Now, fast forward a few thousand years. When people started traveling to distant lands, their cats came with them. On the island country of Cyprus, the preserved remains of a 9,5000-year-old cat were found buried alongside its human. Cats aren’t native to Cyprus, indicating that people brought their cats with them. Cats were steadily becoming our close companions.
It was in Ancient Egypt, however, when early domestic cats were at the pinnacle of society: almost rivaling the undeniably adorable power of our modern-day Internetz gods.
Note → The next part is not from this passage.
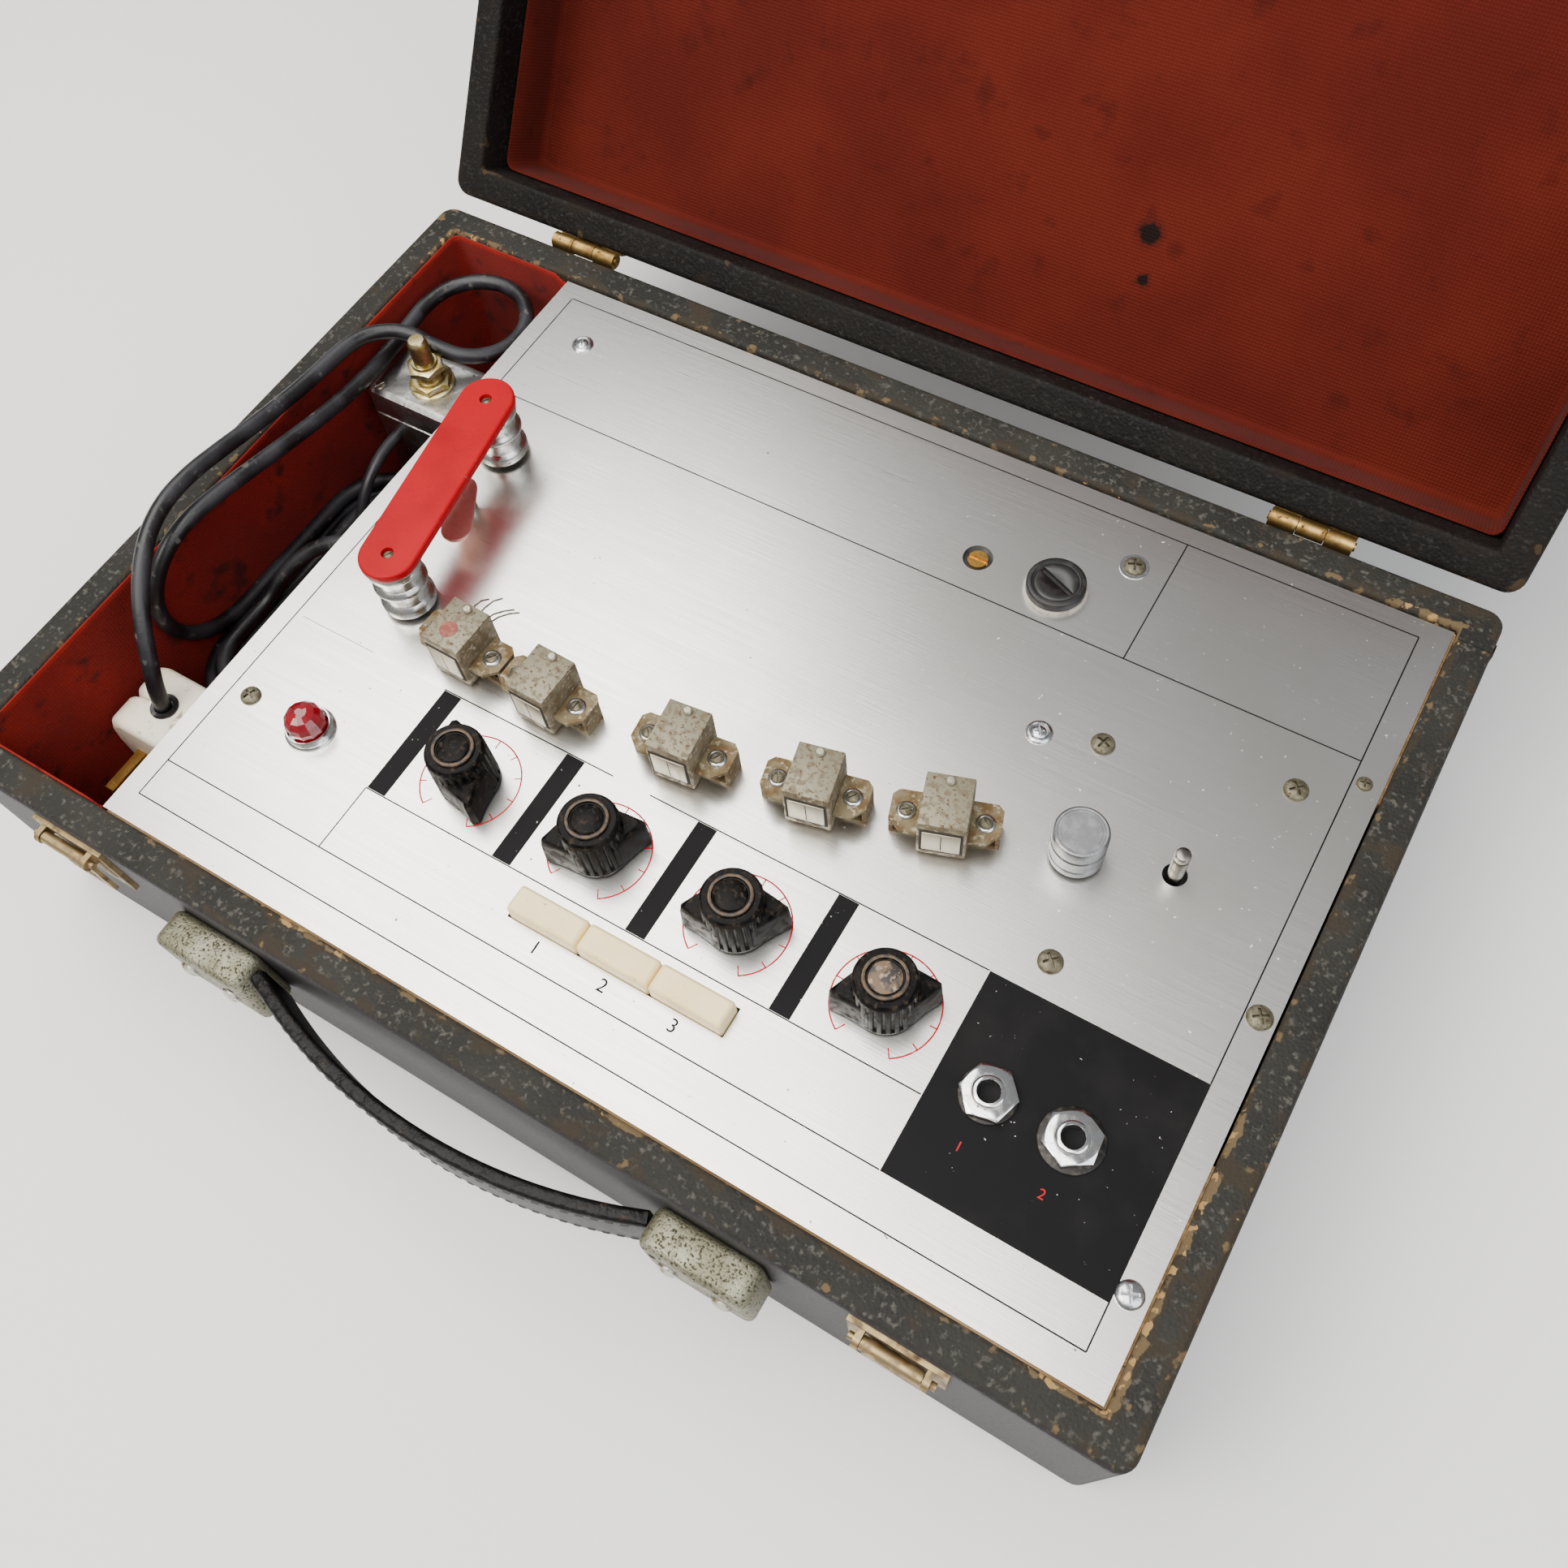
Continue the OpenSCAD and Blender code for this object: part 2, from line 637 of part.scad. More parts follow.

A treasure trove of feline artifacts from some 4,000 years ago reveals that cats were a sacred part of everyday life in Ancient Egypt. Cats were venerated as symbols of Bast, a goddess of protection and fertility, and other deities like Sekhmet and Ra. Countless statues and hieroglyphs of cats reveal their roles in Ancient Egyptian life; And carefully mummified cats buried alongside the great Pharaohs indicate that Egyptians took great care of their companions, ensuring they would be safe even in the afterlife.
Even with all the evidence at hand, it’s difficult to tell if we domesticated cats or if they just trained us really, really well to take care of them.